Я хоронил его ночью. Копать могилу в сухой, твердой, как камень, почве, да еще со сломанной ногой и используя лишь нож и железную миску, оказалось делом нелегким, и на это ушел весь день. Надгробным камнем послужил небольшой кусок гранита. Я попытался выцарапать на нем хотя бы дату, но лишь попусту затупил нож. Сидя в полутьме на холодной земле, я сжимал в руках кусок тряпицы, на которую графитом из сумки лекаря перенес орнамент браслета. Возможно, по этому рисунку мне удастся найти родных покойного и сообщить о его судьбе. Что еще я мог сделать? Спасти? Прогнать… Но если бы он ушел, Дар, освободившись с моей смертью, выжег бы все на много лиг вокруг. Кто-то погиб бы в любом случае… Я не имел права решать, кто важнее для этого мира — сотня темных крестьян или один благородный лекарь. Успокаивал совесть тем, что он сам сделал выбор. Но обмануть себя непросто, и в глубине души я понимал, почему согласился: мне хотелось жить. До безумия, до отвращения к себе мне просто хотелось выжить — и вернуться к Лирне, обнять ее. И увидеть наконец своего первенца. Может быть, мое мнение ничего не значилои изменить решение лекаря было невозможно. Но я никогда не узнаю этого наверняка.
Я просидел у безымянной могилы до утра. Вначале размышлял о том, только ли моя вина в смертях, которые несу, и оправдывает ли их сохранение целостности мира. Или я не в ответе за то, что делает Дар помимо моей воли?
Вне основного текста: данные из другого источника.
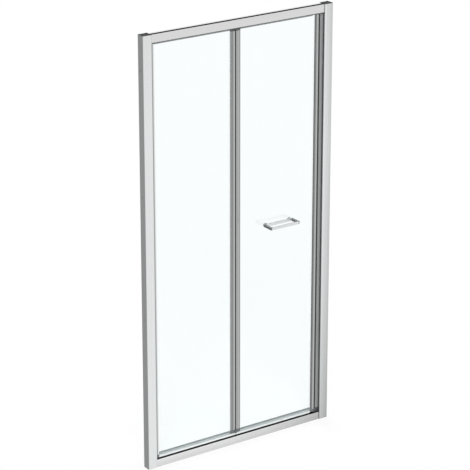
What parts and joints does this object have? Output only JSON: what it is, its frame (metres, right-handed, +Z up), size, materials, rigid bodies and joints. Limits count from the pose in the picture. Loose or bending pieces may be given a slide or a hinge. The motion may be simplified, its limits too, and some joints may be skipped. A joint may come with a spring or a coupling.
{
  "type": "bifold shower door",
  "caption": "Framed bifold shower door: a pivoted glass panel and a folding glass panel with a loop handle, guided in top and bottom tracks.",
  "frame": {"origin": "centre of the bottom rail's underside, in the middle plane of the glass", "axes": "+X along the opening towards the closing side, +Y into the shower, +Z up"},
  "size_m": [0.967, 0.0863, 1.95],
  "materials": {
    "channel_metal": "bright anodised",
    "post_metal": "bright anodised",
    "rail_metal": "bright anodised",
    "cap_plastic": "fine texture",
    "screw_steel": "plated",
    "pin_steel": "ground",
    "cover_plastic": "smooth",
    "block_plastic": "moulded",
    "stop_rubber": "matt",
    "seal_grey": "satin",
    "magnet_ferrite": "matt",
    "glass_clear": "clear, polished edges",
    "stile_metal": "bright anodised",
    "gasket_rubber": "satin",
    "seal_black": "satin",
    "seal_clear": "translucent",
    "handle_chrome": "polished",
    "washer_clear": "translucent",
    "guide_nylon": "moulded"
  },
  "bodies": {
    "frame": {"wall_channel_left": "channel_metal", "wall_channel_right": "channel_metal", "channel_cap_left": "cap_plastic", "channel_cap_right": "cap_plastic", "post_left": "post_metal", "post_right": "post_metal", "top_rail": "rail_metal", "bottom_rail": "rail_metal", "frame_screws": "screw_steel", "lock_screws": "screw_steel", "lock_screw_covers": "cover_plastic", "pivot_socket_top": "block_plastic", "pivot_socket_bottom": "block_plastic", "open_stop": "stop_rubber", "track_screws": "screw_steel", "pivot_seal": "seal_grey", "jamb_magnet_seal": "seal_grey", "jamb_magnet": "magnet_ferrite", "jamb_foot": "seal_black", "post_strip": "gasket_rubber"},
    "panel_a": {"glass_a": "glass_clear", "pivot_stile": "stile_metal", "hinge_stile_a": "stile_metal", "gaskets_a": "seal_clear", "pivot_block_top": "block_plastic", "pivot_block_bottom": "block_plastic", "pivot_pin_top": "pin_steel", "pivot_pin_bottom": "pin_steel", "hinge_block_a_top": "block_plastic", "hinge_block_a_bottom": "block_plastic", "hinge_pins": "pin_steel", "hinge_seal": "seal_black", "top_seal_a": "seal_clear", "bottom_seal_a": "seal_clear", "block_screws_a": "screw_steel"},
    "panel_b": {"glass_b": "glass_clear", "hinge_stile_b": "stile_metal", "leading_stile": "stile_metal", "gaskets_b": "seal_clear", "hinge_block_b_top": "block_plastic", "hinge_block_b_bottom": "block_plastic", "guide_arm_top": "block_plastic", "guide_arm_bottom": "block_plastic", "guide_pins": "pin_steel", "door_magnet_seal": "seal_black", "door_magnet": "magnet_ferrite", "top_seal_b": "seal_clear", "bottom_seal_b": "seal_clear", "block_screws_b": "screw_steel", "handle_loop": "handle_chrome", "handle_washers": "washer_clear", "handle_bushes": "washer_clear", "handle_bolts": "handle_chrome"},
    "guide_top": {"guide_block_top": "guide_nylon"},
    "guide_bottom": {"guide_block_bottom": "guide_nylon"}
  },
  "joints": [
    {"name": "panel_a_fold", "type": "hinge", "parent": "frame", "child": "panel_a", "pos_m": [-0.4305, 0, 0.05], "axis": [0, 0, 1], "range_deg": [0, 76]},
    {"name": "panel_b_fold", "type": "hinge", "parent": "panel_a", "child": "panel_b", "pos_m": [-0.018, -0.01, 0.06], "axis": [0, 0, 1], "range_deg": [-152, 0]},
    {"name": "guide_top_turn", "type": "hinge", "parent": "panel_b", "child": "guide_top", "pos_m": [0.3945, 0, 1.935], "axis": [0, 0, 1], "range_deg": [0, 76]},
    {"name": "guide_bottom_turn", "type": "hinge", "parent": "panel_b", "child": "guide_bottom", "pos_m": [0.3945, 0, 0.012], "axis": [0, 0, 1], "range_deg": [0, 76]}
  ],
  "couplings": [
    {"joint": "panel_b_fold", "follows": "panel_a_fold", "ratio": -2},
    {"joint": "guide_top_turn", "follows": "panel_a_fold", "ratio": 1},
    {"joint": "guide_bottom_turn", "follows": "panel_a_fold", "ratio": 1}
  ]
}
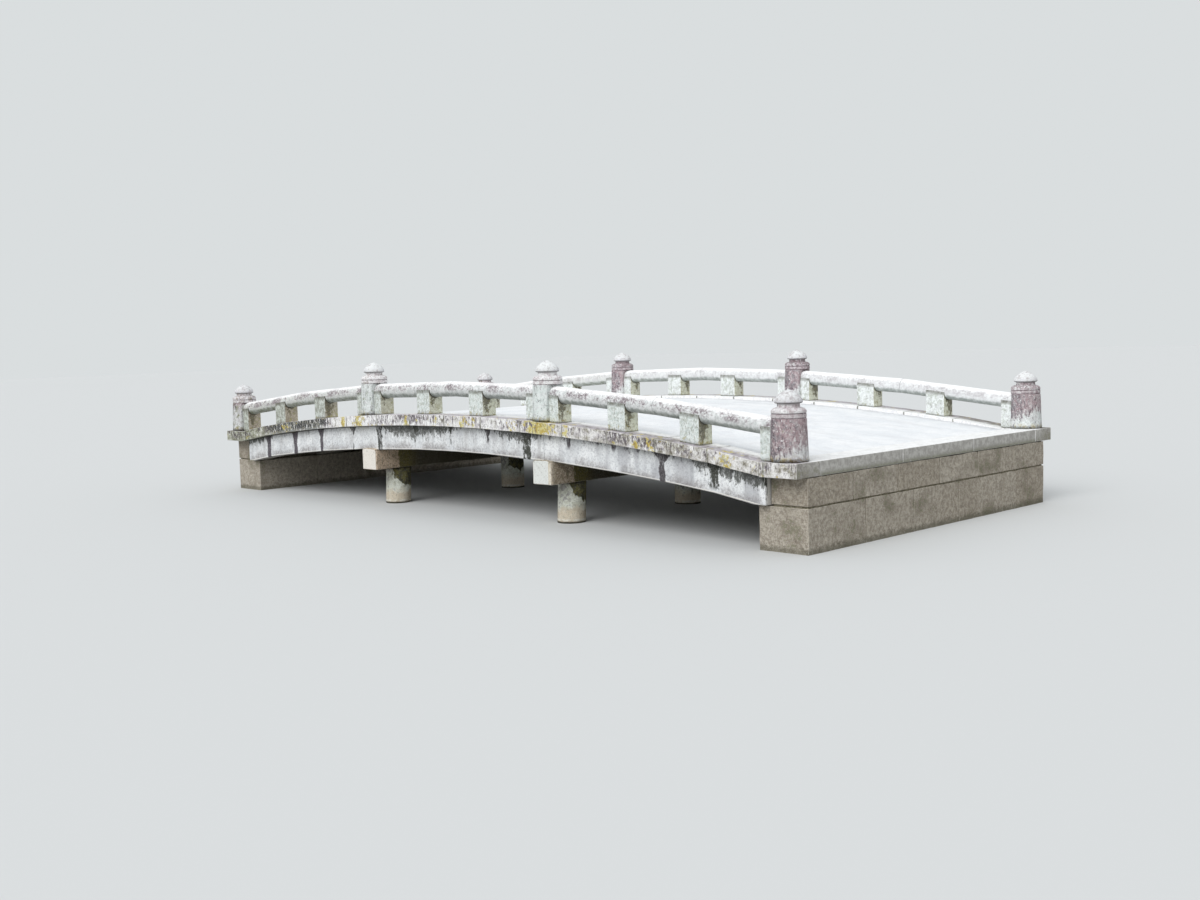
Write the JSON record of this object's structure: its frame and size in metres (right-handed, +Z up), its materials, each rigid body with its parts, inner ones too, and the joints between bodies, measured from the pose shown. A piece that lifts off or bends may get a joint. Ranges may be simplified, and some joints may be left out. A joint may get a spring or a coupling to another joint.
{
  "type": "moon bridge",
  "caption": "Low cambered garden footbridge of stone with round rails on short posts, domed main posts, girders on cap beams and columns, and an abutment at each end.",
  "frame": {"origin": "middle of the bridge's plan, at the water level, where columns and abutments end", "axes": "+X along the bridge, +Y across it, away from the picture's side, +Z up"},
  "size_m": [11.5, 5.51, 2.0422],
  "materials": {
    "rail_stone": "fine dressed granite, weathered",
    "post_stone": "dressed granite, stained",
    "saddle_stone": "dressed granite, weathered",
    "kerb_stone": "dressed granite, streaked",
    "deck_stone": "fine aggregate",
    "sill_stone": "dressed granite",
    "girder_stone": "smooth, with drip stains",
    "inner_stone": "smooth, in shade",
    "beam_stone": "smooth, warm",
    "column_stone": "smooth, mossy",
    "abutment_stone": "rough, mossy"
  },
  "bodies": {
    "root": {"left_abutment": "abutment_stone", "right_abutment": "abutment_stone", "left_pier_columns": "column_stone", "left_pier_cap_beam": "beam_stone", "right_pier_columns": "column_stone", "right_pier_cap_beam": "beam_stone", "near_girder_left": "girder_stone", "near_girder_centre": "girder_stone", "near_girder_right": "girder_stone", "far_girder_left": "girder_stone", "far_girder_centre": "girder_stone", "far_girder_right": "girder_stone", "inner_girders_left": "inner_stone", "inner_girders_centre": "inner_stone", "inner_girders_right": "inner_stone", "deck_left": "deck_stone", "deck_centre": "deck_stone", "deck_right": "deck_stone", "left_sill": "sill_stone", "right_sill": "sill_stone", "near_kerb": "kerb_stone", "far_kerb": "kerb_stone", "near_post_1": "post_stone", "near_post_2": "post_stone", "near_post_3": "post_stone", "near_post_4": "post_stone", "far_post_1": "post_stone", "far_post_2": "post_stone", "far_post_3": "post_stone", "far_post_4": "post_stone", "near_saddles_left": "saddle_stone", "near_saddles_centre": "saddle_stone", "near_saddles_right": "saddle_stone", "far_saddles_left": "saddle_stone", "far_saddles_centre": "saddle_stone", "far_saddles_right": "saddle_stone", "near_rail_left": "rail_stone", "near_rail_centre": "rail_stone", "near_rail_right": "rail_stone", "far_rail_left": "rail_stone", "far_rail_centre": "rail_stone", "far_rail_right": "rail_stone"}
  },
  "joints": []
}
Потом мыслей не осталось. С первыми рассветными лучами вдоль балки подул легкий ветер. Мертвая трава таяла, тонкими струйками праха устремляясь вдаль, словно сгорая.
Долг не проклятие
К небольшой деревушке меня вывели запахи дыма, навоза и пекущегося хлеба. Она расположилась на холме, подальше от сюрпризов непредсказуемой Арксу [7] , славящейся неожиданными разливами. Селеньице было совсем маленькое, захолустное. Не больше десятка дворов, обнесенных общим частоколом. Все какое-то мрачное, блеклое — ни рыжей черепицы на крышах, ни нарядной росписи на ставнях… да и окна не в каждом доме имеются. Герзаты по краям опустевших огородиков, испятнанных кляксами кострищ, уже сбросили листву и походили на костлявые руки, простертые к небу в немой мольбе. Лишь не успевшие облететь кустарники немного оживляли унылую серость тусклым золотом и багрянцем.
7
Арксу (Неправильная река) — река в северной части Гранзана, берущая начало в Приокеанских горах и впадающая в Срединное озеро.